### Data for this task

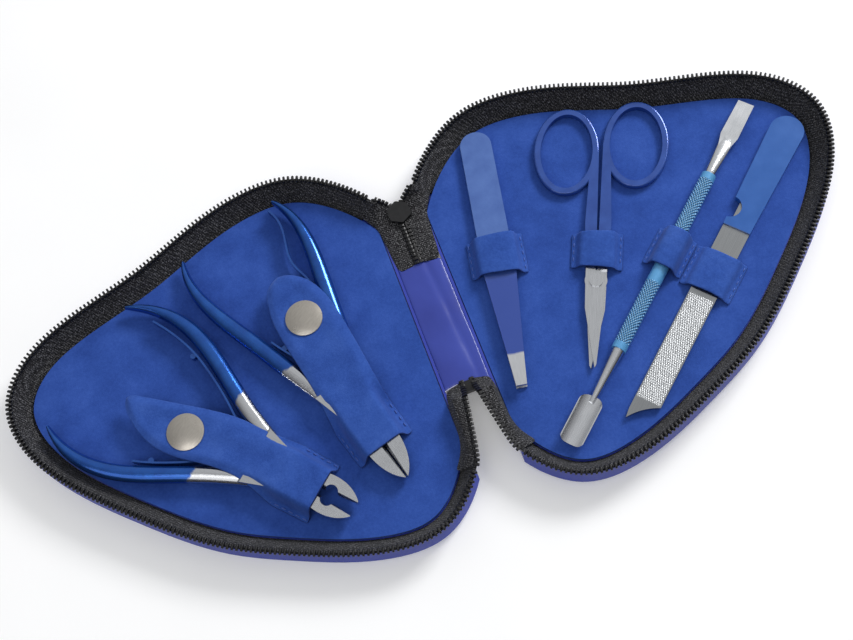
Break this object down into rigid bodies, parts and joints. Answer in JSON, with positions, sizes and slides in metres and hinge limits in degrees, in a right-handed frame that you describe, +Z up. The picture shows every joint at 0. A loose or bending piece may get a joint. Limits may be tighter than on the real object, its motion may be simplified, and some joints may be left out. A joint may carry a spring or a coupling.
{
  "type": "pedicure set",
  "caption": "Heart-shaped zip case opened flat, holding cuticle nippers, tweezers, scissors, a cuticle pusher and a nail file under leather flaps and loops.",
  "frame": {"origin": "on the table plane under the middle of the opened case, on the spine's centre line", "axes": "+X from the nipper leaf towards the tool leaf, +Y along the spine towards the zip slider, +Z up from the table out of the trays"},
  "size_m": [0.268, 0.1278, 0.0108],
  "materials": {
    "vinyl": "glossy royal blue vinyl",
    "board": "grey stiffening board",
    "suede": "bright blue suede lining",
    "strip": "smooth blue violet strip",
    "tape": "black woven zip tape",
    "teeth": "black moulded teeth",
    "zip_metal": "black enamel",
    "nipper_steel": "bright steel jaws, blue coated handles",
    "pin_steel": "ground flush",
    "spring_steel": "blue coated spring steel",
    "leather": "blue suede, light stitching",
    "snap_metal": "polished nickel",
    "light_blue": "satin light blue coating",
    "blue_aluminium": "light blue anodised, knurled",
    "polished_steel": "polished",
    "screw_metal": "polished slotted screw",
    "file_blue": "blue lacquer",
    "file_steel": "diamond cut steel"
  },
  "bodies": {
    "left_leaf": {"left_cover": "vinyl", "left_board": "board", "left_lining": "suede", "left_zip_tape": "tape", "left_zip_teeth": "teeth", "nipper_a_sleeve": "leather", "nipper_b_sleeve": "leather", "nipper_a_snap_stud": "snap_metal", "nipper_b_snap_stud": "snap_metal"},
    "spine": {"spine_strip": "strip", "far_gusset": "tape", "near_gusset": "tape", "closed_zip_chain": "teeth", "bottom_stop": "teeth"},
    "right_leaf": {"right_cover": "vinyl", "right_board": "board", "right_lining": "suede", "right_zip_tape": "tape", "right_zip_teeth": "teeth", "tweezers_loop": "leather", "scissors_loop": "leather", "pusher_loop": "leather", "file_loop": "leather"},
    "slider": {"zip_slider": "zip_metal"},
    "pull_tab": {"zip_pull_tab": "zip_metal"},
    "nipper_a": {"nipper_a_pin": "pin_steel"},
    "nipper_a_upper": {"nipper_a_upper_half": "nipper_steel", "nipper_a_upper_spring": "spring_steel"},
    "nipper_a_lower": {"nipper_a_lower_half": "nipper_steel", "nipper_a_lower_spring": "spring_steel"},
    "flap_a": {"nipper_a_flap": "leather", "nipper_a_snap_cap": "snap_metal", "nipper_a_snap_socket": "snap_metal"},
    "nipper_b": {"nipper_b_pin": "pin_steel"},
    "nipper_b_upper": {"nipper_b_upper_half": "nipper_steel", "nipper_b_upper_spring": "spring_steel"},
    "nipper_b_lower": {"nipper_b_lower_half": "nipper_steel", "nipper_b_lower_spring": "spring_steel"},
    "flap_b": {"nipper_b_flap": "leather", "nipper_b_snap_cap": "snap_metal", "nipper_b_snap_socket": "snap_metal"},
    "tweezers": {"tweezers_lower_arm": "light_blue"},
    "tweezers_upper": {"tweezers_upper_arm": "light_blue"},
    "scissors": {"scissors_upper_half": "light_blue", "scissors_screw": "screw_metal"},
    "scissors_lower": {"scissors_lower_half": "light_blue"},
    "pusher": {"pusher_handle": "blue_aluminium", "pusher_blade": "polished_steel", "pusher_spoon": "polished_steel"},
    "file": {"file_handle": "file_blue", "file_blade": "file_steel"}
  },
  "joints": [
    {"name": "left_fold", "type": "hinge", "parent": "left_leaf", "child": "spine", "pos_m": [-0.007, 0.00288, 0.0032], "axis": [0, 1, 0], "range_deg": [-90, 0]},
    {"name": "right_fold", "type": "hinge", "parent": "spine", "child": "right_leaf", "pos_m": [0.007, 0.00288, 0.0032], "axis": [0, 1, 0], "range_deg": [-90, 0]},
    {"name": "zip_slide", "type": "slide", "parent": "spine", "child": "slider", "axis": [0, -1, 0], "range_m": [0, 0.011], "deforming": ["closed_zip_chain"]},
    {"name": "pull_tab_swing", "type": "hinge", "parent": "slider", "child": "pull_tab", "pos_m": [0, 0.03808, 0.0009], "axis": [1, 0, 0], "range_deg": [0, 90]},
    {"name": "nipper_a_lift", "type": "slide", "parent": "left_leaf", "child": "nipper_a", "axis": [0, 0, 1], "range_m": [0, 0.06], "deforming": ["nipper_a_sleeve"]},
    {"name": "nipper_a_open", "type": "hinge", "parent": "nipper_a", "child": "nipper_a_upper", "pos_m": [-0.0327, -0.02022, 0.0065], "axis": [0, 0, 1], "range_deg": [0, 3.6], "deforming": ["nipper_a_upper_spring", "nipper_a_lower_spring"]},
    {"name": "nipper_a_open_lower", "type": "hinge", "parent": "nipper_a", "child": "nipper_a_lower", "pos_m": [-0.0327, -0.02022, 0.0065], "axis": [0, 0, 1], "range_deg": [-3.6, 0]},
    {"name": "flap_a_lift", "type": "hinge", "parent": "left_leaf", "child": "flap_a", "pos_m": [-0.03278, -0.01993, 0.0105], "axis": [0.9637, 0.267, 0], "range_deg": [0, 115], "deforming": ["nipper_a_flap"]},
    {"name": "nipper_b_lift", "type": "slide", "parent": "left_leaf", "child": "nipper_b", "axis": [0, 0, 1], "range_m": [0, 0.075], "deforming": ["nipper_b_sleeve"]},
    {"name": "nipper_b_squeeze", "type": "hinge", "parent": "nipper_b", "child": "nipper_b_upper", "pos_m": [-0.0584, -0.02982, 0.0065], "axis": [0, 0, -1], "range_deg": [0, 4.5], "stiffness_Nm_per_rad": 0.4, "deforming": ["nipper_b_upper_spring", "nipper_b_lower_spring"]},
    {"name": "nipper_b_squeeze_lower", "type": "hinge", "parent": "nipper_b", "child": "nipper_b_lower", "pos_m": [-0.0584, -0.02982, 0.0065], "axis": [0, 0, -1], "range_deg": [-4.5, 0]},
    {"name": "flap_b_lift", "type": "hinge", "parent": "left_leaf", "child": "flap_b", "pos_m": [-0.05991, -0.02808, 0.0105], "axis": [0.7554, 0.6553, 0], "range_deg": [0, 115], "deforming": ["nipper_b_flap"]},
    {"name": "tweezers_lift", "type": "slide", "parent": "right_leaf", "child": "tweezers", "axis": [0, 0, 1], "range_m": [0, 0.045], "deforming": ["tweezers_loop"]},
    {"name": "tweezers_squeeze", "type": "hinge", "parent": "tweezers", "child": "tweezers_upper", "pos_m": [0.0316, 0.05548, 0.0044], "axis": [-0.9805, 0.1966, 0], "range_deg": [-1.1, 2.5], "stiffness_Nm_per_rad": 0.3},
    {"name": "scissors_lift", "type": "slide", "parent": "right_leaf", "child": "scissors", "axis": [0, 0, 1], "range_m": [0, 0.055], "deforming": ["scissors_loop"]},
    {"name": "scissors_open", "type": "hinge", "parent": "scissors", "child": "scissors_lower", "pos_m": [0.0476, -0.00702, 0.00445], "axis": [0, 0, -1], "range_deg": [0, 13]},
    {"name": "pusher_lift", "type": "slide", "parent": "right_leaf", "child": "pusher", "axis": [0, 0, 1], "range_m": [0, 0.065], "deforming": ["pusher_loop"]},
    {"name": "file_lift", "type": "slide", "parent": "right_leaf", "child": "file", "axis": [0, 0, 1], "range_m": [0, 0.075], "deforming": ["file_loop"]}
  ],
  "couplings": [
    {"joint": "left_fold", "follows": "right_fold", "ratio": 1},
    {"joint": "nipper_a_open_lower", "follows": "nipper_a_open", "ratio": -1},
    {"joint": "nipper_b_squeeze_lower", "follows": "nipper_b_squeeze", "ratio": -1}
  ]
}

######
### Data for this task

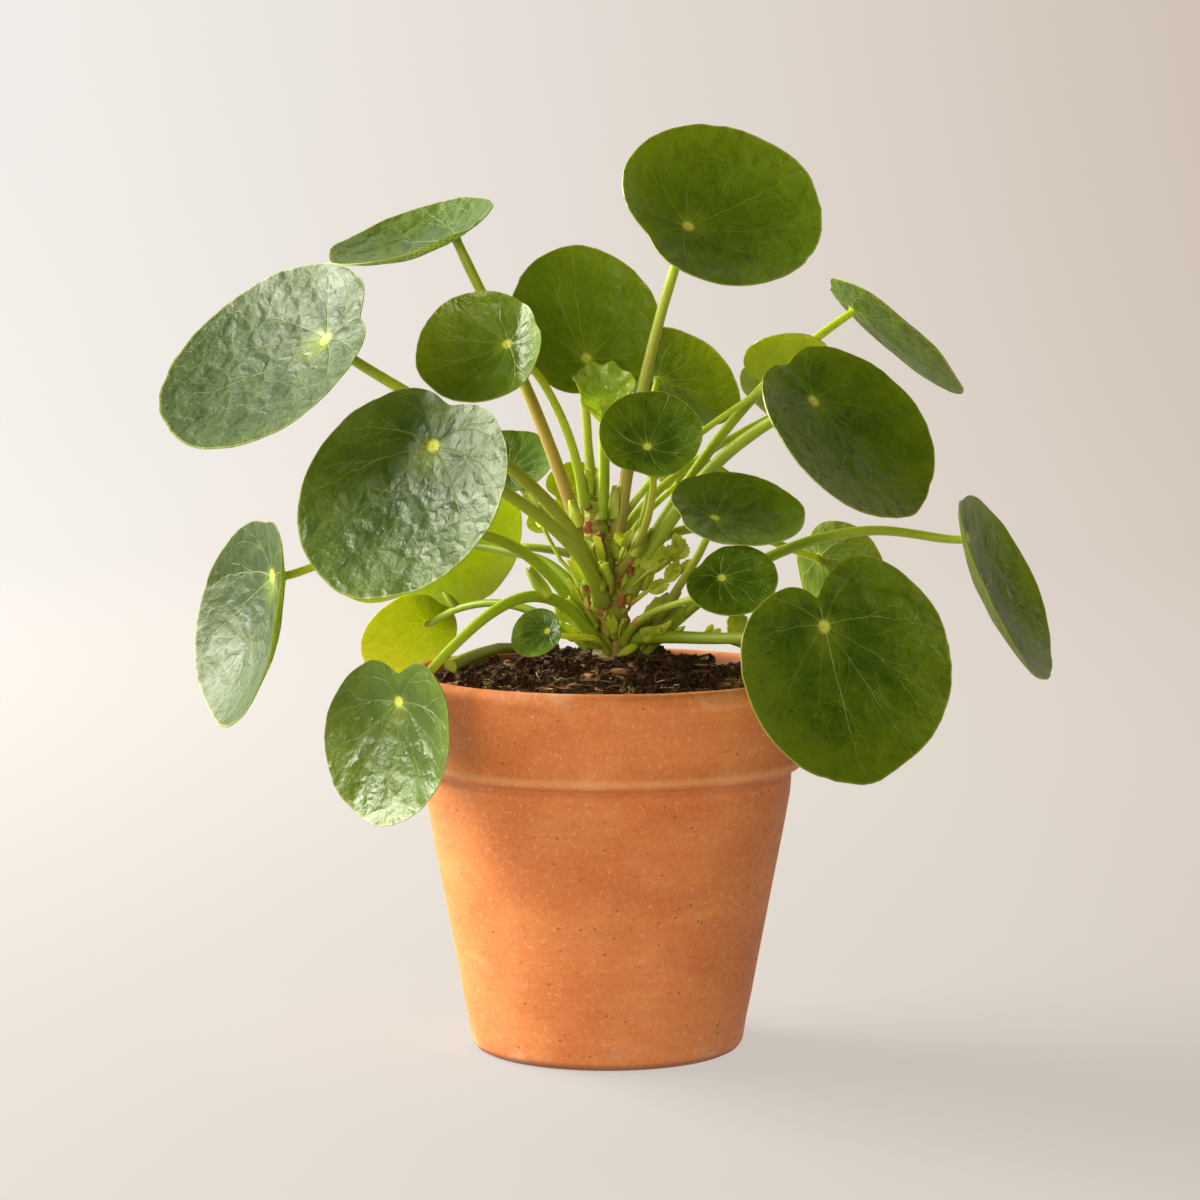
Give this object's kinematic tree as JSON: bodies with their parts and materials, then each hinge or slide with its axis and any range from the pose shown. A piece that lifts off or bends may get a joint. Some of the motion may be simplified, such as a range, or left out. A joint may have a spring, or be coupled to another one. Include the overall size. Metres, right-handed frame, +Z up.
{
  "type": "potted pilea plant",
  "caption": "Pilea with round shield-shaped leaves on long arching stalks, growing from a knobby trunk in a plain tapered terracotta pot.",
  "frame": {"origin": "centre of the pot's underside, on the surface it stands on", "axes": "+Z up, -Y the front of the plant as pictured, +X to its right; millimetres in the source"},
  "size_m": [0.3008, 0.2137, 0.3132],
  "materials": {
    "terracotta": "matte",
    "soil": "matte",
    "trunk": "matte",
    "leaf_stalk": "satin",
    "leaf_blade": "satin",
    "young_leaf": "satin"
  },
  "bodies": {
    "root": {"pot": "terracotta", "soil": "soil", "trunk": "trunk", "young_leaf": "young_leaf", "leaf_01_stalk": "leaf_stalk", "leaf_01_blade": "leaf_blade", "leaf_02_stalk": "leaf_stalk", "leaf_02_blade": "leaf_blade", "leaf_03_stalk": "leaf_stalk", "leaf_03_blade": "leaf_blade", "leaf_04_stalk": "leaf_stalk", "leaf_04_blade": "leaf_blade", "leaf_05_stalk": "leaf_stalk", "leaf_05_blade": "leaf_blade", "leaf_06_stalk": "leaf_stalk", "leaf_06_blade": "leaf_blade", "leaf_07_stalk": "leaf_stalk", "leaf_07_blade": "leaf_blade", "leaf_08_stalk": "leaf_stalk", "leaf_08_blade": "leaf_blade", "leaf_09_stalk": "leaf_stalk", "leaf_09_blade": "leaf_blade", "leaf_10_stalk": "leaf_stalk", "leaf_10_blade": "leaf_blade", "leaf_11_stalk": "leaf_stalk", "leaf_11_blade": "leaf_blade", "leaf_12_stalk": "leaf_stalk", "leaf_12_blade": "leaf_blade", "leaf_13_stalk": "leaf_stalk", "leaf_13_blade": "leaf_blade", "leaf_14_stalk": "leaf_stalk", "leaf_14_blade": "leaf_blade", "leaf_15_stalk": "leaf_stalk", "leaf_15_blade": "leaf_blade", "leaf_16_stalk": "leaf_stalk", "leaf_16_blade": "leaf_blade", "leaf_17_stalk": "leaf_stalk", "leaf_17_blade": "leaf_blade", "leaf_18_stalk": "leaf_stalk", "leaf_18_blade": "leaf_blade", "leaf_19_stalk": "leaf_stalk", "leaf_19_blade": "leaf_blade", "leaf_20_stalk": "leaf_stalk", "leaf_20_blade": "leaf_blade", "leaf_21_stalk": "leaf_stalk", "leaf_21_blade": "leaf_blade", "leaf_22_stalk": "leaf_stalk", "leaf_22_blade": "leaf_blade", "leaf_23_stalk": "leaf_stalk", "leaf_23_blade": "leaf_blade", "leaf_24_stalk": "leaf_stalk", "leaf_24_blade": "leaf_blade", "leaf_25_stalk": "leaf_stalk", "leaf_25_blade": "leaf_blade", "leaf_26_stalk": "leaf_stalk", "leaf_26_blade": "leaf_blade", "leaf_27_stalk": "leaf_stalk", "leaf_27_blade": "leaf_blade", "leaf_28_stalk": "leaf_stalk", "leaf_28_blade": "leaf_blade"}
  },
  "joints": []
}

######

▶ [Work to be completed]: State the count of lines holding the string "joints" in the listing above, and nothing else.

▶ [Task solution]: 3